● **Short problem**:
Locate the line bearing "front_case();" in the material below, then reproduce it and each following line up to and including the line bearing "for corner in".
= = =
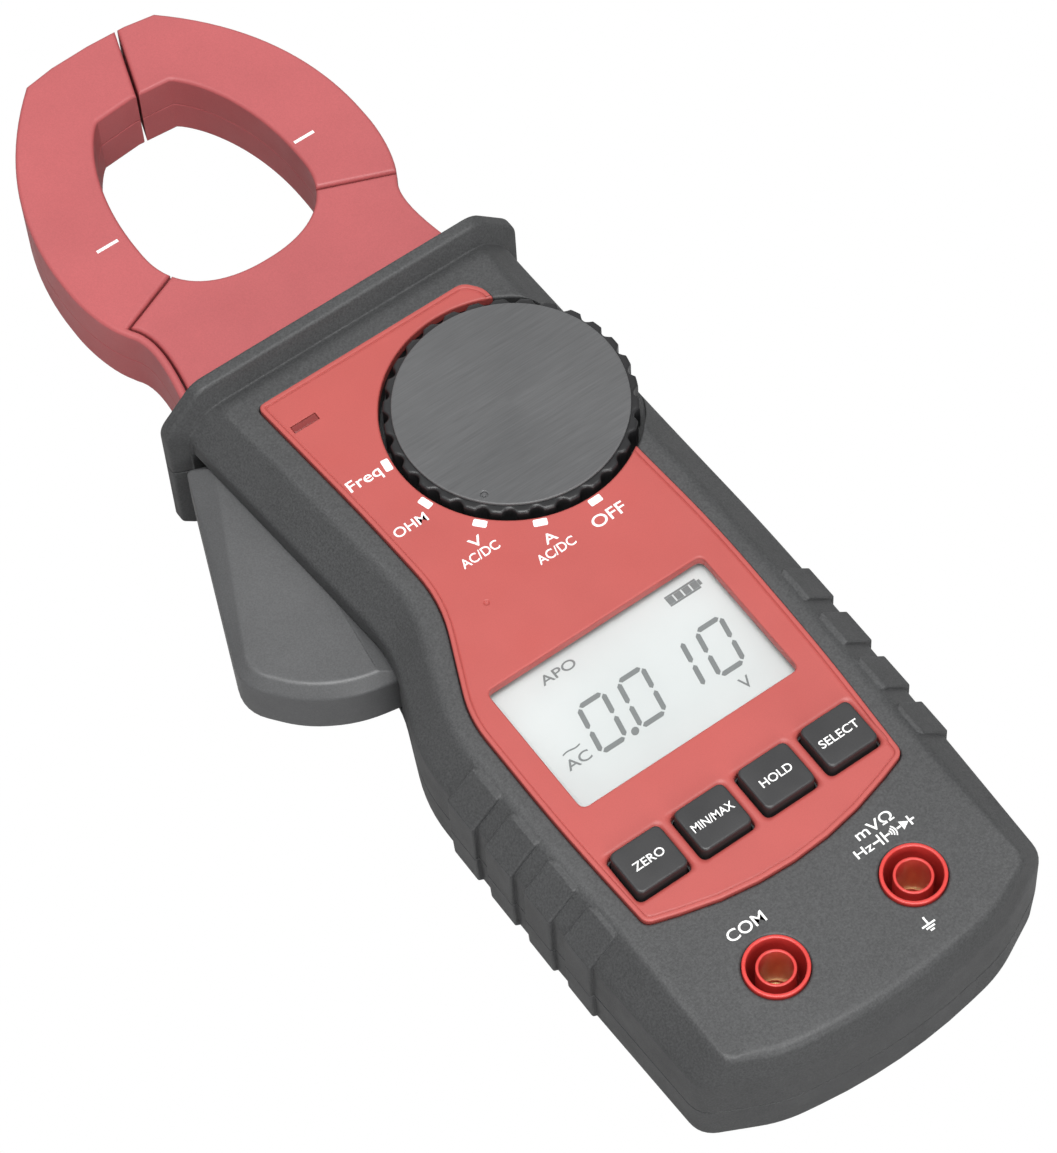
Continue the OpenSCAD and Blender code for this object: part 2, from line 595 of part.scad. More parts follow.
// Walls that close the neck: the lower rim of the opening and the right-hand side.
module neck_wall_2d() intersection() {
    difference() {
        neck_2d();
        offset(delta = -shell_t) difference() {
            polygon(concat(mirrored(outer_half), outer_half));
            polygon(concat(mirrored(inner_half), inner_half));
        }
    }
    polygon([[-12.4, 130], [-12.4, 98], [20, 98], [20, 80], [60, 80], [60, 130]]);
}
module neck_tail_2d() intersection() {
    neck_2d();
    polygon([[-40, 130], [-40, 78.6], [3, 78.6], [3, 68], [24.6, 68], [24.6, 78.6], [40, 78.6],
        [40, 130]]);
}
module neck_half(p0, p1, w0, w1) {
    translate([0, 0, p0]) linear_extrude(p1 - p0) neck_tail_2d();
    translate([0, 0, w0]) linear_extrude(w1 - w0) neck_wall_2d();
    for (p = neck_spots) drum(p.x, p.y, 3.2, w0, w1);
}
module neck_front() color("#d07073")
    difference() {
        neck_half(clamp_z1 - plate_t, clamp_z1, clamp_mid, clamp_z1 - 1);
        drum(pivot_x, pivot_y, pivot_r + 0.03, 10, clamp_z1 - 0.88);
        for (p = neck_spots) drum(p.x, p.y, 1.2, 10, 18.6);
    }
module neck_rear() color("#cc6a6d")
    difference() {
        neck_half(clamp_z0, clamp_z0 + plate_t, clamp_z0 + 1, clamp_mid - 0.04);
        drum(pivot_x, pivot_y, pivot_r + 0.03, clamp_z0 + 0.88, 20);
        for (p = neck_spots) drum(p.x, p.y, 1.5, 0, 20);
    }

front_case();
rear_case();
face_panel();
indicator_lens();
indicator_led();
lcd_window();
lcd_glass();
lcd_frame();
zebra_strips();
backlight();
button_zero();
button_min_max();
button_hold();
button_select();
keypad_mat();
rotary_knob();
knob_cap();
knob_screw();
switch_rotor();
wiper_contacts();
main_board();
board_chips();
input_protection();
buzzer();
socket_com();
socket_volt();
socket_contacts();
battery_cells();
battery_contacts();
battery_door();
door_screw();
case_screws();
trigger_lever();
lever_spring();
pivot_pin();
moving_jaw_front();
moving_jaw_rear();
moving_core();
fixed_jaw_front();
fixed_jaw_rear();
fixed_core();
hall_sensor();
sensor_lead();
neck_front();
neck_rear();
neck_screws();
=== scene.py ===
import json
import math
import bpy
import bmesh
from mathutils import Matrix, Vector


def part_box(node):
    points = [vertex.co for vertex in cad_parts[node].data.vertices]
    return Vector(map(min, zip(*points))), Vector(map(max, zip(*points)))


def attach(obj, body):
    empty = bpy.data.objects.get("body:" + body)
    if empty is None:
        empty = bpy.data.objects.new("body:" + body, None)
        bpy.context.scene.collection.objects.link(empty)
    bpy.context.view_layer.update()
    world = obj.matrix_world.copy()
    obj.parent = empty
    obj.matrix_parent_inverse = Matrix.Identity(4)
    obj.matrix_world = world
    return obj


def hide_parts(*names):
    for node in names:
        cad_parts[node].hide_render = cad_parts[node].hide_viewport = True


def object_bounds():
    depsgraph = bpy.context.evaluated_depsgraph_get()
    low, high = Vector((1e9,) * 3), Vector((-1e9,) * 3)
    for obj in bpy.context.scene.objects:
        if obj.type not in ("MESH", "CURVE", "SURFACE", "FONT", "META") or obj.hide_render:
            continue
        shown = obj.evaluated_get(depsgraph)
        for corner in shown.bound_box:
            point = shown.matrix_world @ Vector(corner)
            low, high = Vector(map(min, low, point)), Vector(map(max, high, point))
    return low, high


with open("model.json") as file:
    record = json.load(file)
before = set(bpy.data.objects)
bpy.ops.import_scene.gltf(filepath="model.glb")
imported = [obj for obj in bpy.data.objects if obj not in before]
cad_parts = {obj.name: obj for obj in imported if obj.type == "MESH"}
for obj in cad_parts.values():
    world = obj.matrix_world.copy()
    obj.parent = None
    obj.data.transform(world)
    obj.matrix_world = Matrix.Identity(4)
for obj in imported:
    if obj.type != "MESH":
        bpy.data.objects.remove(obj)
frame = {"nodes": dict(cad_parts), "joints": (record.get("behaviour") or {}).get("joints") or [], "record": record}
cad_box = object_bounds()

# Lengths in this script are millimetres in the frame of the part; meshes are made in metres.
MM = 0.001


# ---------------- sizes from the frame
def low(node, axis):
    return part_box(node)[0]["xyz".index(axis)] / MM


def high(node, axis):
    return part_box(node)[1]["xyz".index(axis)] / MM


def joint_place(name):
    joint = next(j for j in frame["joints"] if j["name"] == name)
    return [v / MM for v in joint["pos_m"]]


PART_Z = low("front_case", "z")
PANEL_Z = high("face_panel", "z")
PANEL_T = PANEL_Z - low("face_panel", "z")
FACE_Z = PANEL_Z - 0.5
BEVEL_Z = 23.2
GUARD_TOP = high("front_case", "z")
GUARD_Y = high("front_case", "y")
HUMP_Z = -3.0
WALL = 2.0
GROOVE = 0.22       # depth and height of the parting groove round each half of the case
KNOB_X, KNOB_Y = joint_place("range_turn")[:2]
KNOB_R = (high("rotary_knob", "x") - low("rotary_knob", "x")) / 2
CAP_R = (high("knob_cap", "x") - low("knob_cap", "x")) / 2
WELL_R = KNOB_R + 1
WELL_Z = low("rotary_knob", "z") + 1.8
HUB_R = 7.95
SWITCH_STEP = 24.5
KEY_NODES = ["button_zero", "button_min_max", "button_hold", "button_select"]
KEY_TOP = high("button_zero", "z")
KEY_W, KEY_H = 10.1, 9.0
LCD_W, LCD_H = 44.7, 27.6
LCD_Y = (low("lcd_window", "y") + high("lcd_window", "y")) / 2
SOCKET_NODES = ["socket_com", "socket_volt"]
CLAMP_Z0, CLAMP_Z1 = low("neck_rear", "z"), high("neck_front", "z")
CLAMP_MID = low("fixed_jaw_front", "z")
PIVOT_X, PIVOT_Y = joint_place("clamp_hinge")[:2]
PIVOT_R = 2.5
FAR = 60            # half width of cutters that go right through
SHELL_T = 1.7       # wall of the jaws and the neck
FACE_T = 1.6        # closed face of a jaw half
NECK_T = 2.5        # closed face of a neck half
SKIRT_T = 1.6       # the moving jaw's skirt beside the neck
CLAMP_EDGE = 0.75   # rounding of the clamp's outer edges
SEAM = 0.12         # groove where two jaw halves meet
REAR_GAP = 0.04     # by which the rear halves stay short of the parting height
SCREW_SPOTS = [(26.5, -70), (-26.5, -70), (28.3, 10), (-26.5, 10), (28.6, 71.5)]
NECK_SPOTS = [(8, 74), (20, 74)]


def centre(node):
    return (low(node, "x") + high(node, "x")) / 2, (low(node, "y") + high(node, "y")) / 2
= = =
● **Complete response**:
front_case();
rear_case();
face_panel();
indicator_lens();
indicator_led();
lcd_window();
lcd_glass();
lcd_frame();
zebra_strips();
backlight();
button_zero();
button_min_max();
button_hold();
button_select();
keypad_mat();
rotary_knob();
knob_cap();
knob_screw();
switch_rotor();
wiper_contacts();
main_board();
board_chips();
input_protection();
buzzer();
socket_com();
socket_volt();
socket_contacts();
battery_cells();
battery_contacts();
battery_door();
door_screw();
case_screws();
trigger_lever();
lever_spring();
pivot_pin();
moving_jaw_front();
moving_jaw_rear();
moving_core();
fixed_jaw_front();
fixed_jaw_rear();
fixed_core();
hall_sensor();
sensor_lead();
neck_front();
neck_rear();
neck_screws();
=== scene.py ===
import json
import math
import bpy
import bmesh
from mathutils import Matrix, Vector


def part_box(node):
    points = [vertex.co for vertex in cad_parts[node].data.vertices]
    return Vector(map(min, zip(*points))), Vector(map(max, zip(*points)))


def attach(obj, body):
    empty = bpy.data.objects.get("body:" + body)
    if empty is None:
        empty = bpy.data.objects.new("body:" + body, None)
        bpy.context.scene.collection.objects.link(empty)
    bpy.context.view_layer.update()
    world = obj.matrix_world.copy()
    obj.parent = empty
    obj.matrix_parent_inverse = Matrix.Identity(4)
    obj.matrix_world = world
    return obj


def hide_parts(*names):
    for node in names:
        cad_parts[node].hide_render = cad_parts[node].hide_viewport = True


def object_bounds():
    depsgraph = bpy.context.evaluated_depsgraph_get()
    low, high = Vector((1e9,) * 3), Vector((-1e9,) * 3)
    for obj in bpy.context.scene.objects:
        if obj.type not in ("MESH", "CURVE", "SURFACE", "FONT", "META") or obj.hide_render:
            continue
        shown = obj.evaluated_get(depsgraph)
        for corner in shown.bound_box:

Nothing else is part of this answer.